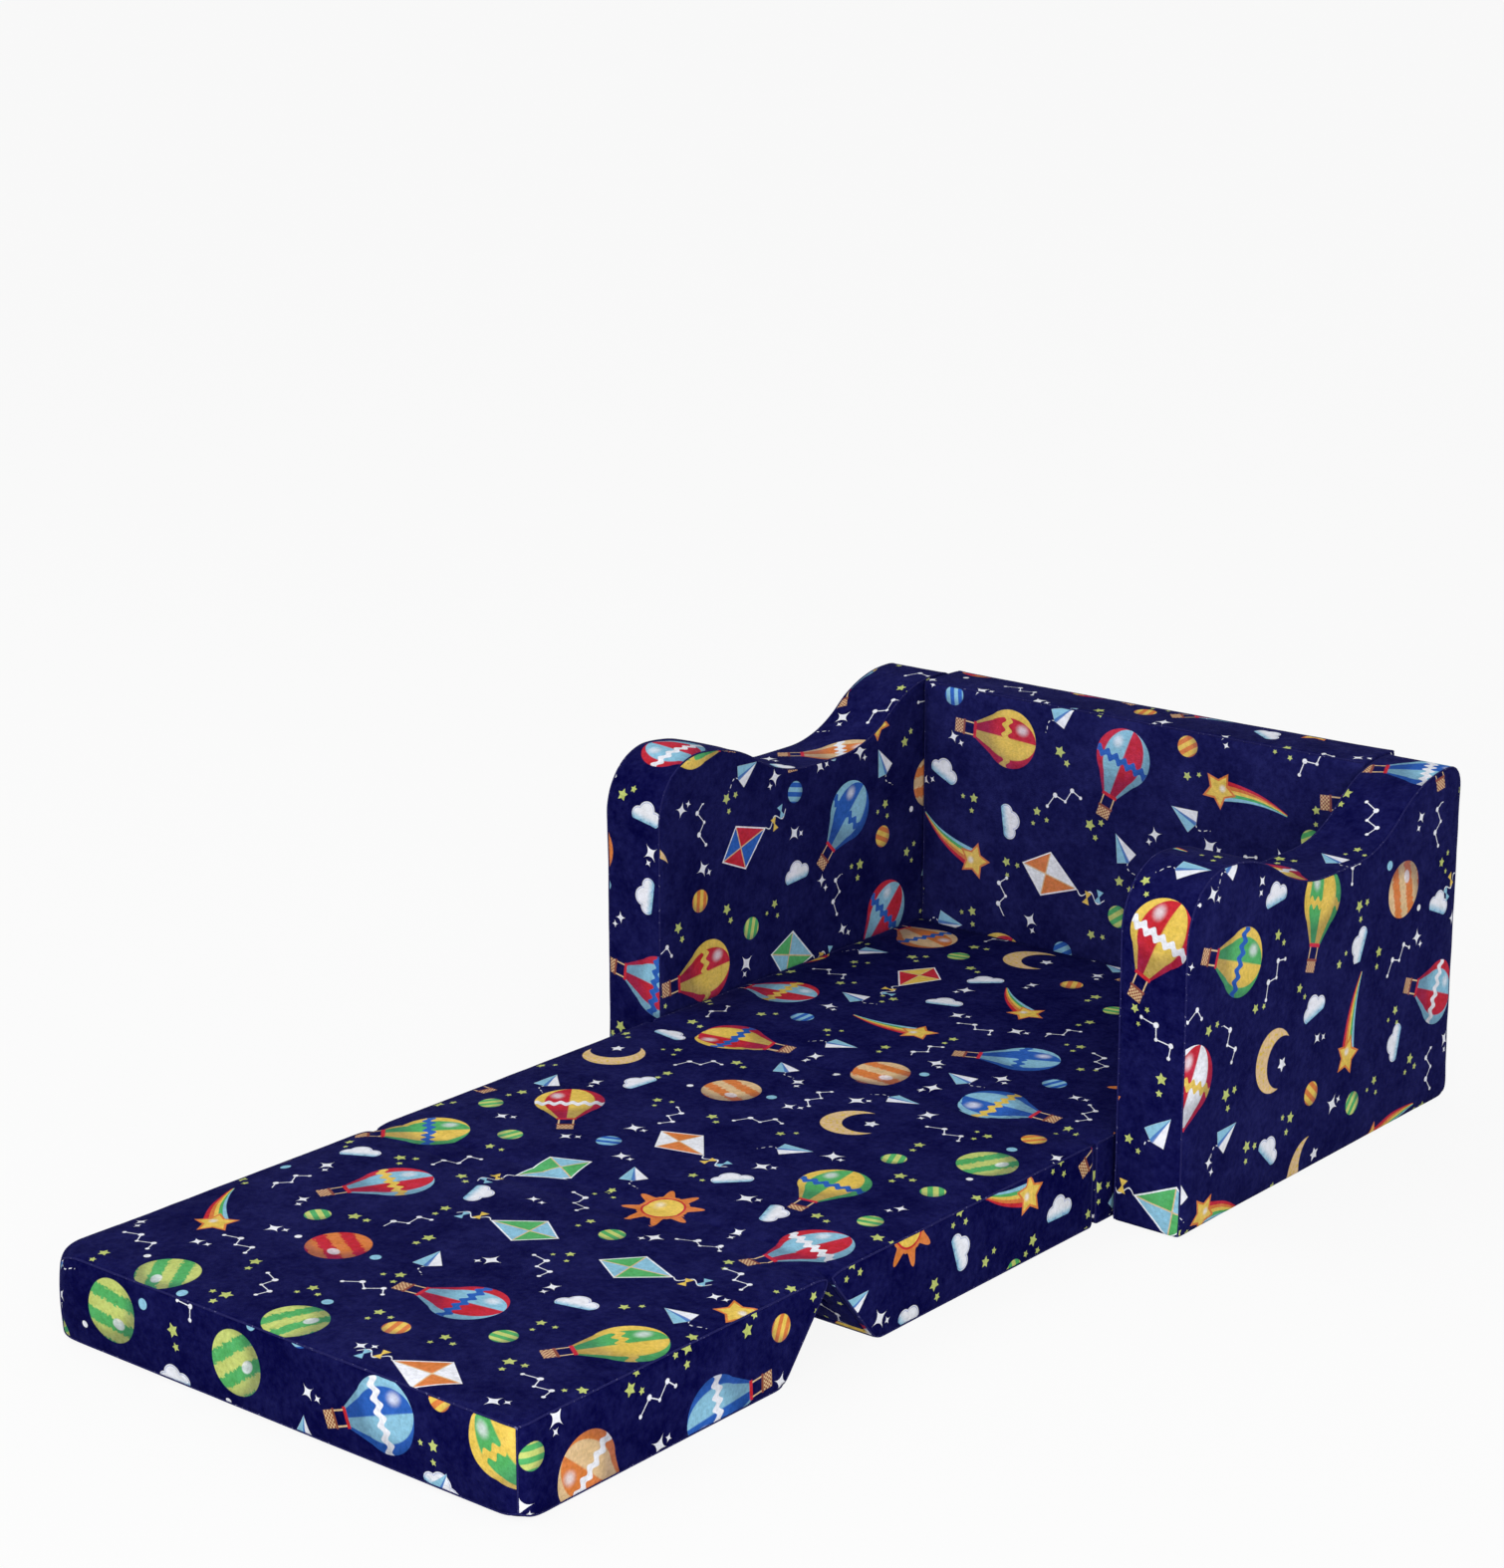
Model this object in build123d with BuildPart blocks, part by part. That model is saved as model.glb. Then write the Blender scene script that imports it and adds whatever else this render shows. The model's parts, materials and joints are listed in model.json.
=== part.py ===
from build123d import *
from math import cos, radians, sin, tan
import os

# A child's flip-open sofa of covered foam, shown as a bed.
# X runs across the sofa, Y towards its back and Z up. Lengths are in millimetres, angles in degrees.
# The origin is on the floor, under the middle of the fixed frame.

# Fixed frame: two full-depth arms with the back standing between them
overall_width = 560
frame_depth = 400
back_height = 282
arm_thickness = 60
back_thickness = 52

# Side outline of an arm, from its front face, its rear face and the top of the back
hump_drop = 6
front_round_radius = 52
dip_drop = 46
dip_start = 195
dip_end = 235
plateau_length = 28
rear_round_radius = 20

# Folding pads: the crown from side to side lies a little above the crown from end to end
panel_thickness = 66
crown = 1.5
side_crown_lift = 0.25
draw_in = 1.5
side_clearance = 1.5
hinge_reach = 16
backrest_length = 306
free_corner_radius = 12

# Fold between the seat pad and the backrest pad
recline = 12
mitre_ease = 1
fold_height = 60
shoulder_length = 16
fold_gap = 0.8

# Hinge between the base pad and the seat pad
hinge_gap = 1.6
crown_ease = 0.25
lean_gap = 1
seam_depth = 10
fold_seam_depth = 5
seam_end_margin = 6

# Cloth
cover_thickness = 1.2
foam_ease = 0.3
base_cloth_thickness = 0.8
edge_round = 4
zip_band_thickness = 4
zip_band_margin = 8

# How far a shape that trims a pad reaches past it
trim_overrun = 10

# Hook and loop strips that hold the base pad to the back
strip_end_margin = 37
strip_height = 20
strip_thickness = 1.5
strip_rise = 34

# Zips
zip_side_margin = 19
zip_tape_width = 12
zip_tape_thickness = 0.6
zip_chain_width = 4
zip_chain_height = 1.4
zip_end_margin = 6
zip_stop_length = 3
zip_stop_height = 2
zip_slider_length = 11
zip_slider_width = 8
zip_slider_height = 2.2
zip_slider_radius = 1.5
zip_slider_clearance = 0.2
frame_zip_rise = 24

# Places worked out from the sizes above
half_width = overall_width / 2
foam_skin = cover_thickness + foam_ease
front_y = -frame_depth / 2
rear_y = frame_depth / 2
inner_half_width = half_width - arm_thickness
back_inner_y = rear_y - back_thickness
panel_half_width = inner_half_width - side_clearance
pad_waist = 2 * (panel_half_width - draw_in)
band_width = pad_waist - 2 * zip_band_margin
zip_length = band_width - 2 * zip_side_margin
strip_length = pad_waist - 2 * strip_end_margin
hinge_y = front_y - hinge_reach
hinge_height = panel_thickness + crown + crown_ease
fold_angle = 90 - recline
mitre = radians((fold_angle + mitre_ease) / 2)

# The seat pad is as long as lets the folded backrest lean on the top edge of the back
lean_rise = back_height - (2 * hinge_height - fold_height)
face_rise = panel_thickness + crown - fold_height
lean_reach = face_rise / cos(radians(recline)) + lean_rise * tan(radians(recline))
seat_length = back_inner_y - lean_gap - lean_reach - hinge_y
fold_y = hinge_y - seat_length
free_end_y = fold_y - backrest_length


def sweep(start, end):
    """Two equal arcs that leave the start level and reach the end level."""
    middle = (start + end) / 2
    first = TangentArc(start, middle, tangent=(1, 0))
    TangentArc(middle, end, tangent=first % 1)


def arm_side(base, skin):
    """Side outline of an arm standing on the height base, drawn in all round by skin."""
    hump_height = back_height - hump_drop
    dip_height = back_height - dip_drop
    hump = Vector(front_y + front_round_radius, hump_height)
    dip = Vector(front_y + dip_start, dip_height)
    dip_far = Vector(front_y + dip_end, dip_height)
    plateau = Vector(rear_y - plateau_length, back_height)
    with BuildSketch() as side:
        with BuildLine():
            front = Line((front_y, base), (front_y, hump_height - front_round_radius))
            TangentArc(front @ 1, hump, tangent=front % 1)
            sweep(hump, dip)
            Line(dip, dip_far)
            sweep(dip_far, plateau)
            top = Line(plateau, (rear_y - rear_round_radius, back_height))
            corner = TangentArc(top @ 1, (rear_y, back_height - rear_round_radius), tangent=top % 1)
            rear = Line(corner @ 1, (rear_y, base))
            Line(rear @ 1, front @ 0)
        make_face()
        if skin:
            offset(amount=-skin)
    return side.sketch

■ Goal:
Copy each line containing the word "part" from the data.

■ Result of this exercise:
Model this object in build123d with BuildPart blocks, part by part. That model is saved as model.glb. Then write the Blender scene script that imports it and adds whatever else this render shows. The model's parts, materials and joints are listed in model.json.
=== part.py ===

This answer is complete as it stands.